Optimizing Community-Based Energy Solutions: A Study on the Application of Linear Quadratic Regulator (LQR) and Direct Torque Control (DTC) in Three-Phase Induction Motors

Abstract

This study explores the development of a method for controlling the speed of three-phase induction motors using Linear Quadratic Regulator (LQR) and Direct Torque Control (DTC). By combining LQR and DTC, this method enables direct control of torque and stator flux, which plays a crucial role in optimizing energy systems for community-based applications. The rotor speed, torque, and flux are estimated using DTC, with input provided from stator voltage and current. The motor’s speed is compared to a reference speed, generating an error, which, along with the speed change rate (delta error), serves as input for the LQR controller.

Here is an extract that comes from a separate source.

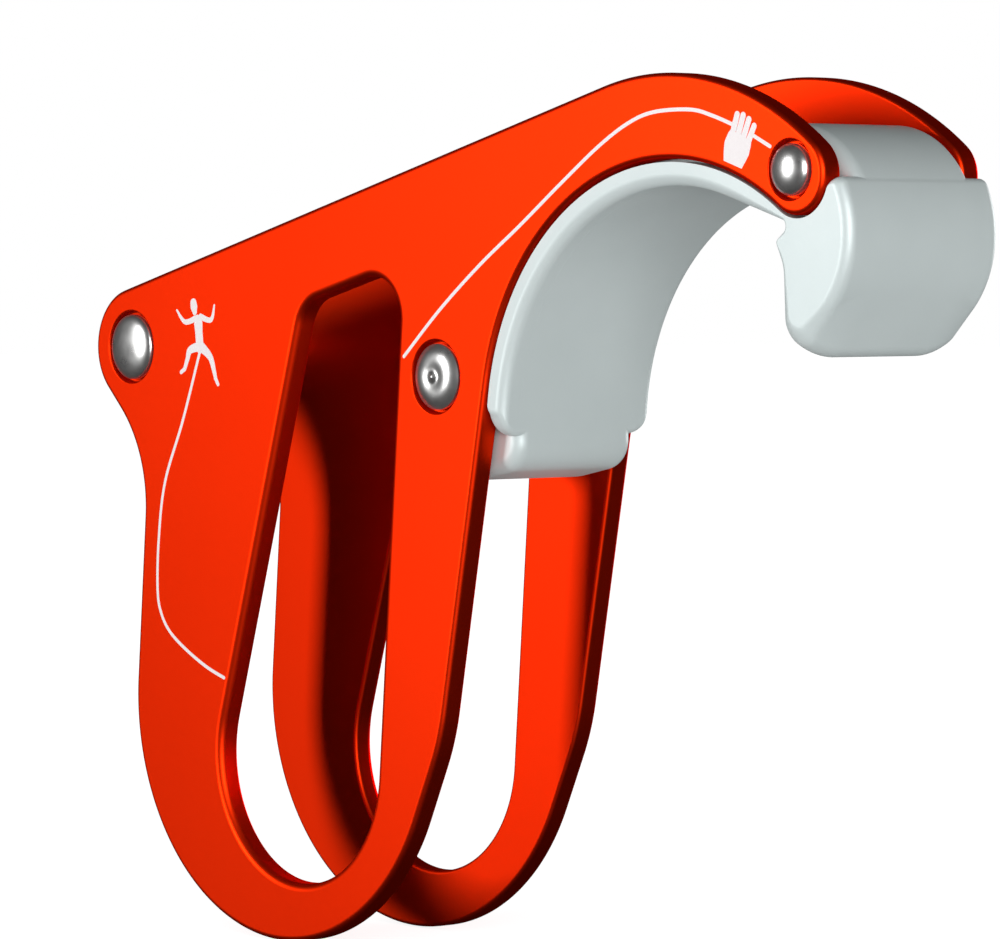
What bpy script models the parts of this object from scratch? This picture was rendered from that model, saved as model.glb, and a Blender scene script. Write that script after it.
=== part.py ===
"""Assisted braking belay device: two hook-shaped side plates riveted to a cast hook insert and a rear sleeve.

Metres, +Z up. +X points to the nose, and the plates lie either side of the plane Y = 0. The origin is
the centre of the carabiner slots' round lower ends. Outlines are drawn in the side view, as (x, z).
"""

import math

import bmesh
import bpy
from mathutils import Vector
from mathutils.geometry import tessellate_polygon

# Side plates
ROPE_GAP = 0.0158
PLATE_THICKNESS = 0.0024
OUTER_EDGE_RADIUS = 0.00055
INNER_EDGE_RADIUS = 0.0004

# Clearance between faces that touch on the real device
FIT_GAP = 0.0003

# Rivet centres of the rear and the middle
REAR_RIVET_AT = (-0.0276, 0.0417)
MID_RIVET_AT = (0.0217, 0.0393)

# Rivets: shank and head radii, and the head's height over its rim
REAR_SHANK_RADIUS = 0.0020
REAR_HEAD_RADIUS = 0.0034
REAR_HEAD_HEIGHT = 0.0009
MID_SHANK_RADIUS = 0.0020
MID_HEAD_RADIUS = 0.00325
MID_HEAD_HEIGHT = 0.0008
NOSE_SHANK_RADIUS = 0.0015
NOSE_HEAD_RADIUS = 0.0024
NOSE_HEAD_HEIGHT = 0.0011
HEAD_RIM_HEIGHT = 0.0004

# Recesses that the rivet heads sit in
RECESS_CLEARANCE = 0.0004
RECESS_DEPTH = 0.0009
RECESS_CHAMFER = 0.00015

# Plate outline: the lobe round the rear rivet, the waist below it and the loop that the slot is cut in
REAR_LOBE_RADIUS = 0.0062
WAIST_AT = (-0.0398, 0.0250)
WAIST_RADIUS = 0.0143
LOOP_AT = (-0.0031, 0.0051)
LOOP_RADIUS = 0.0238
LOOP_FRONT_OFFSET = (0.0026, 0.0056)

# Plate outline: the hollow of the hook, the tip that ends it and the crown over it. The tip touches
# both the hollow and the crown, and the nose rivet goes through it
HOOK_AT = (0.0551, 0.0340)
HOOK_RADIUS = 0.0262
TIP_DIRECTION = math.radians(55)
TIP_RADIUS = 0.0036
CROWN_OFFSET = (-0.0012, 0.0012)
NOSE_RIVET_OFFSET = (-0.00083, 0.00054)

# Carabiner slot: the round lower end is at the origin
SLOT_RADIUS = 0.0126
SLOT_FRONT_CORNER_AT = (0.0118, 0.0449)
SLOT_FRONT_CORNER_RADIUS = 0.0042
SLOT_REAR_CORNER_AT = (0.0040, 0.0431)
SLOT_REAR_CORNER_RADIUS = 0.0040
SLOT_EDGE_RADIUS = 0.0008

# Cast insert: the web between the plates, whose top is the floor that the rope runs on
WEB_THICKNESS = 0.0056
WEB_EDGE_RADIUS = 0.0014
HEEL_TOP_RADIUS = 0.0056
HEEL_REAR_OFFSET = (-0.0014, -0.0059)
HEEL_REAR_RADIUS = 0.0042
HEEL_FRONT_OFFSET = (0.0017, -0.0019)
HEEL_FRONT_RADIUS = 0.0083
HEEL_LIP_RADIUS = 0.0030
TOE_DROP = 0.0003
TOE_RADIUS = 0.0016

# Cast insert: the flange that covers the plates' edges along the hook, and the nose that it ends in.
# Both are a little narrower than the plates are wide apart outside
FLANGE_STEP = 0.0006
FLANGE_THICKNESS = 0.0022
FLANGE_EDGE_RADIUS = 0.0005
FLANGE_END_DROP = 0.0004
NOSE_OFFSET = (-0.0039, -0.0053)
NOSE_RADIUS = 0.01025
SHOULDER_RADIUS = 0.0009

# Cast insert: the chin under the nose, the wall behind it, the spur on that wall and the armpit over it
CHIN_DIRECTION = math.radians(-67.5)
CHIN_DROP = 0.00175
CHIN_RADIUS = 0.0022
CHIN_CORNER_RADIUS = 0.0070
CHIN_CORNER_WIDTH = 0.0047
CHIN_CORNER_LINES = 4
WALL_HOLLOW_RISE = 0.0051
WALL_HOLLOW_RADIUS = 0.0040
SPUR_OFFSET = (-0.0005, 0.0083)
SPUR_RADIUS = 0.0004
ARMPIT_OFFSET = (-0.0002, 0.0098)
ARMPIT_RADIUS = 0.0005

# The web is drawn this much inside the faces that it shares with the flange, so that the two cross cleanly
SET_BACK = 0.00005

# Rear sleeve
SLEEVE_RADIUS = 0.0046
SLEEVE_CHAMFER = 0.0004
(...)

Simulation results demonstrate rapid speed response under startup conditions, load changes, and setpoint variations, highlighting the robustness of the control system in real-world applications, such as rural energy systems. During load change conditions, the speed response shows minimal deviation, ensuring stable operation even under disturbances. For a load torque of 30 N·m, the maximum overshoot is 4.6735%, with a peak time of 0.007 seconds and a settling time of 0.111 seconds. The motor speed errors for reference speeds of 1450 rpm, 725 rpm, 725 rpm, and 362.5 rpm are 0.03%, 0.03%, 0.08%, and 0.027%, respectively, compared to the actual motor speed. This research contributes to the development of efficient, low-cost energy solutions that could be adapted for community-based projects, particularly in rural and underserved areas, helping to optimize local power generation and distribution systems for sustainable development.